--- WHAT NEEDS TO BE DONE ---
Your task is to copy the material exactly.

--- DATA SECTION ---
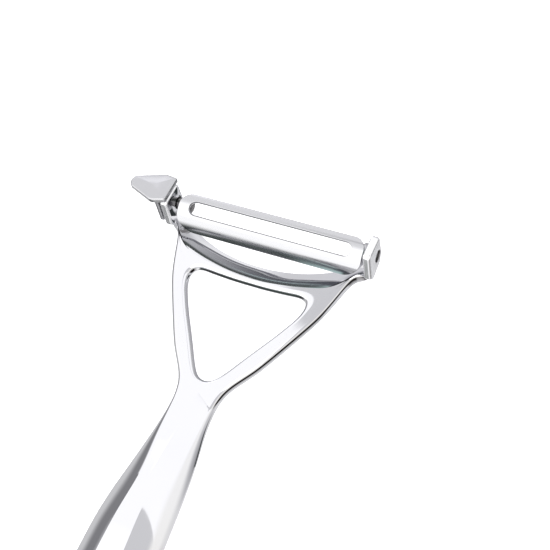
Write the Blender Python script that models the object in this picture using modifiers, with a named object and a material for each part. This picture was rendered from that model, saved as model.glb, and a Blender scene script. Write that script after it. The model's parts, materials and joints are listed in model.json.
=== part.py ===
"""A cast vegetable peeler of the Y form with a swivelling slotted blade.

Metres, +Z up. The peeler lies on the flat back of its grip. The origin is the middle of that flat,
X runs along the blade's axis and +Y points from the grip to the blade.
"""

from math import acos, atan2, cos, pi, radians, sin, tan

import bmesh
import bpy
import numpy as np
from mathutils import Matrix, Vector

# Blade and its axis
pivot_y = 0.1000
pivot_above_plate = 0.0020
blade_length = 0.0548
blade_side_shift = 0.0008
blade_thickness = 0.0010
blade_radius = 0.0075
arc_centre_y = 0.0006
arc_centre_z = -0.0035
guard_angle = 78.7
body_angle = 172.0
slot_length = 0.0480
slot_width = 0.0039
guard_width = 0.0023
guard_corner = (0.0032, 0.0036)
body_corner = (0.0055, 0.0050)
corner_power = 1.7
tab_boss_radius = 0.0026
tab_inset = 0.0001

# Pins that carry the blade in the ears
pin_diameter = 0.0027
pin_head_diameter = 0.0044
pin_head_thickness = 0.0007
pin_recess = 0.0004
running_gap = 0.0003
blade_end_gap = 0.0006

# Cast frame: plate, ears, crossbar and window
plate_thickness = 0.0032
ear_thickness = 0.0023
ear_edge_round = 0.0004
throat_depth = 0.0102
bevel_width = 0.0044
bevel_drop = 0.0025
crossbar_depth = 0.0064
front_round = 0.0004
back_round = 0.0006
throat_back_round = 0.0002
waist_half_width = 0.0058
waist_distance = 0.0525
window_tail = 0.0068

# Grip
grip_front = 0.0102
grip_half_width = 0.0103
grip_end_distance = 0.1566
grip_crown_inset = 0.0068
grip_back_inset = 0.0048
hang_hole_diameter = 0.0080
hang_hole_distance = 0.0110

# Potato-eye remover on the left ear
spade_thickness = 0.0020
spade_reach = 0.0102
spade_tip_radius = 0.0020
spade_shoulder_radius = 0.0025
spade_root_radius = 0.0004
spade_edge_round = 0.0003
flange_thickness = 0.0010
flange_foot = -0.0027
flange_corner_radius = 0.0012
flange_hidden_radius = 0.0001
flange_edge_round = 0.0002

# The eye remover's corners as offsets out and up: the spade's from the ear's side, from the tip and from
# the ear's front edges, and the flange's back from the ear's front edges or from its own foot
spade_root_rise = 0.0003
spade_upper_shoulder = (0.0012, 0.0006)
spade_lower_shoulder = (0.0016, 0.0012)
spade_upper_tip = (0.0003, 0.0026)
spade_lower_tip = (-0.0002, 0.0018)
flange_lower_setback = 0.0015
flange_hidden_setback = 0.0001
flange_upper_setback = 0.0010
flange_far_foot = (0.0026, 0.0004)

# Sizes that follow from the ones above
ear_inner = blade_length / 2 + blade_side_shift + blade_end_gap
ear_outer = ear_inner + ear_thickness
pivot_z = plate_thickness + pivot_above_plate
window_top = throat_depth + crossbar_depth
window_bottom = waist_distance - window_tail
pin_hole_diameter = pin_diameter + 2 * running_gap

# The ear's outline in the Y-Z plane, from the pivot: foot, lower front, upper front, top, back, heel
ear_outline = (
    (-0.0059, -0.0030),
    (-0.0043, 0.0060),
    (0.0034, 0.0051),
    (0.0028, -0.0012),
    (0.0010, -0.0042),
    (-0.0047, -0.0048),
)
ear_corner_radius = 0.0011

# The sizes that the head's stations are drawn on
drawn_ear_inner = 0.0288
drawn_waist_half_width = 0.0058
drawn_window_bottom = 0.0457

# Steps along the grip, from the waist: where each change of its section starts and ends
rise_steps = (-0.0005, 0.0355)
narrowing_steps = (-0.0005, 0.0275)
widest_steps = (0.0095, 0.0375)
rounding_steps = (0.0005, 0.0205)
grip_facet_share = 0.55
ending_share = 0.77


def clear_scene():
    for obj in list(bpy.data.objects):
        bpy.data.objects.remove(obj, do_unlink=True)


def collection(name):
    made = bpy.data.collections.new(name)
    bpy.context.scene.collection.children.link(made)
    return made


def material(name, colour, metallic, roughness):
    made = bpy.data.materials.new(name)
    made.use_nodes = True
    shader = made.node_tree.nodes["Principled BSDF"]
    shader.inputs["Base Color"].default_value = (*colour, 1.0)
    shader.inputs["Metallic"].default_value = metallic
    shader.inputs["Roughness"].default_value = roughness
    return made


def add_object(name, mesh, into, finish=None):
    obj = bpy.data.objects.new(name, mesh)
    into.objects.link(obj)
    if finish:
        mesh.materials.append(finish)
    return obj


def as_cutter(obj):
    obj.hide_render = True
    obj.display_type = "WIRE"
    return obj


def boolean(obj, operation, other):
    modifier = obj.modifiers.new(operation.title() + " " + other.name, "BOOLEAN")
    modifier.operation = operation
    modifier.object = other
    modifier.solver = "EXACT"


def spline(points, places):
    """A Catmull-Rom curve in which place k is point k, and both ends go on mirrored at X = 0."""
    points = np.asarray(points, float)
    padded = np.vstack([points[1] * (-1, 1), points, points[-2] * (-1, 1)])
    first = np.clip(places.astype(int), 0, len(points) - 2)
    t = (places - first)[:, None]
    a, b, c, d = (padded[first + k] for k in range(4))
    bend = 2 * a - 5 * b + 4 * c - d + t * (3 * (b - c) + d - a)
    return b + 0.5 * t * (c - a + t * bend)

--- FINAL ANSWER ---
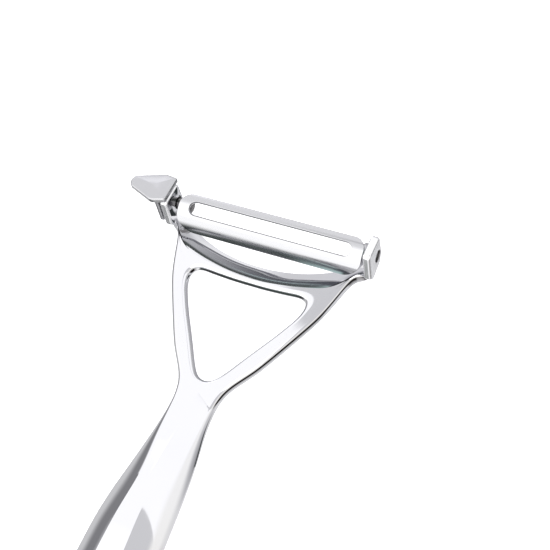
Write the Blender Python script that models the object in this picture using modifiers, with a named object and a material for each part. This picture was rendered from that model, saved as model.glb, and a Blender scene script. Write that script after it. The model's parts, materials and joints are listed in model.json.
=== part.py ===
"""A cast vegetable peeler of the Y form with a swivelling slotted blade.

Metres, +Z up. The peeler lies on the flat back of its grip. The origin is the middle of that flat,
X runs along the blade's axis and +Y points from the grip to the blade.
"""

from math import acos, atan2, cos, pi, radians, sin, tan

import bmesh
import bpy
import numpy as np
from mathutils import Matrix, Vector

# Blade and its axis
pivot_y = 0.1000
pivot_above_plate = 0.0020
blade_length = 0.0548
blade_side_shift = 0.0008
blade_thickness = 0.0010
blade_radius = 0.0075
arc_centre_y = 0.0006
arc_centre_z = -0.0035
guard_angle = 78.7
body_angle = 172.0
slot_length = 0.0480
slot_width = 0.0039
guard_width = 0.0023
guard_corner = (0.0032, 0.0036)
body_corner = (0.0055, 0.0050)
corner_power = 1.7
tab_boss_radius = 0.0026
tab_inset = 0.0001

# Pins that carry the blade in the ears
pin_diameter = 0.0027
pin_head_diameter = 0.0044
pin_head_thickness = 0.0007
pin_recess = 0.0004
running_gap = 0.0003
blade_end_gap = 0.0006

# Cast frame: plate, ears, crossbar and window
plate_thickness = 0.0032
ear_thickness = 0.0023
ear_edge_round = 0.0004
throat_depth = 0.0102
bevel_width = 0.0044
bevel_drop = 0.0025
crossbar_depth = 0.0064
front_round = 0.0004
back_round = 0.0006
throat_back_round = 0.0002
waist_half_width = 0.0058
waist_distance = 0.0525
window_tail = 0.0068

# Grip
grip_front = 0.0102
grip_half_width = 0.0103
grip_end_distance = 0.1566
grip_crown_inset = 0.0068
grip_back_inset = 0.0048
hang_hole_diameter = 0.0080
hang_hole_distance = 0.0110

# Potato-eye remover on the left ear
spade_thickness = 0.0020
spade_reach = 0.0102
spade_tip_radius = 0.0020
spade_shoulder_radius = 0.0025
spade_root_radius = 0.0004
spade_edge_round = 0.0003
flange_thickness = 0.0010
flange_foot = -0.0027
flange_corner_radius = 0.0012
flange_hidden_radius = 0.0001
flange_edge_round = 0.0002

# The eye remover's corners as offsets out and up: the spade's from the ear's side, from the tip and from
# the ear's front edges, and the flange's back from the ear's front edges or from its own foot
spade_root_rise = 0.0003
spade_upper_shoulder = (0.0012, 0.0006)
spade_lower_shoulder = (0.0016, 0.0012)
spade_upper_tip = (0.0003, 0.0026)
spade_lower_tip = (-0.0002, 0.0018)
flange_lower_setback = 0.0015
flange_hidden_setback = 0.0001
flange_upper_setback = 0.0010
flange_far_foot = (0.0026, 0.0004)

# Sizes that follow from the ones above
ear_inner = blade_length / 2 + blade_side_shift + blade_end_gap
ear_outer = ear_inner + ear_thickness
pivot_z = plate_thickness + pivot_above_plate
window_top = throat_depth + crossbar_depth
window_bottom = waist_distance - window_tail
pin_hole_diameter = pin_diameter + 2 * running_gap

# The ear's outline in the Y-Z plane, from the pivot: foot, lower front, upper front, top, back, heel
ear_outline = (
    (-0.0059, -0.0030),
    (-0.0043, 0.0060),
    (0.0034, 0.0051),
    (0.0028, -0.0012),
    (0.0010, -0.0042),
    (-0.0047, -0.0048),
)
ear_corner_radius = 0.0011

# The sizes that the head's stations are drawn on
drawn_ear_inner = 0.0288
drawn_waist_half_width = 0.0058
drawn_window_bottom = 0.0457

# Steps along the grip, from the waist: where each change of its section starts and ends
rise_steps = (-0.0005, 0.0355)
narrowing_steps = (-0.0005, 0.0275)
widest_steps = (0.0095, 0.0375)
rounding_steps = (0.0005, 0.0205)
grip_facet_share = 0.55
ending_share = 0.77


def clear_scene():
    for obj in list(bpy.data.objects):
        bpy.data.objects.remove(obj, do_unlink=True)


def collection(name):
    made = bpy.data.collections.new(name)
    bpy.context.scene.collection.children.link(made)
    return made


def material(name, colour, metallic, roughness):
    made = bpy.data.materials.new(name)
    made.use_nodes = True
    shader = made.node_tree.nodes["Principled BSDF"]
    shader.inputs["Base Color"].default_value = (*colour, 1.0)
    shader.inputs["Metallic"].default_value = metallic
    shader.inputs["Roughness"].default_value = roughness
    return made


def add_object(name, mesh, into, finish=None):
    obj = bpy.data.objects.new(name, mesh)
    into.objects.link(obj)
    if finish:
        mesh.materials.append(finish)
    return obj


def as_cutter(obj):
    obj.hide_render = True
    obj.display_type = "WIRE"
    return obj


def boolean(obj, operation, other):
    modifier = obj.modifiers.new(operation.title() + " " + other.name, "BOOLEAN")
    modifier.operation = operation
    modifier.object = other
    modifier.solver = "EXACT"


def spline(points, places):
    """A Catmull-Rom curve in which place k is point k, and both ends go on mirrored at X = 0."""
    points = np.asarray(points, float)
    padded = np.vstack([points[1] * (-1, 1), points, points[-2] * (-1, 1)])
    first = np.clip(places.astype(int), 0, len(points) - 2)
    t = (places - first)[:, None]
    a, b, c, d = (padded[first + k] for k in range(4))
    bend = 2 * a - 5 * b + 4 * c - d + t * (3 * (b - c) + d - a)
    return b + 0.5 * t * (c - a + t * bend)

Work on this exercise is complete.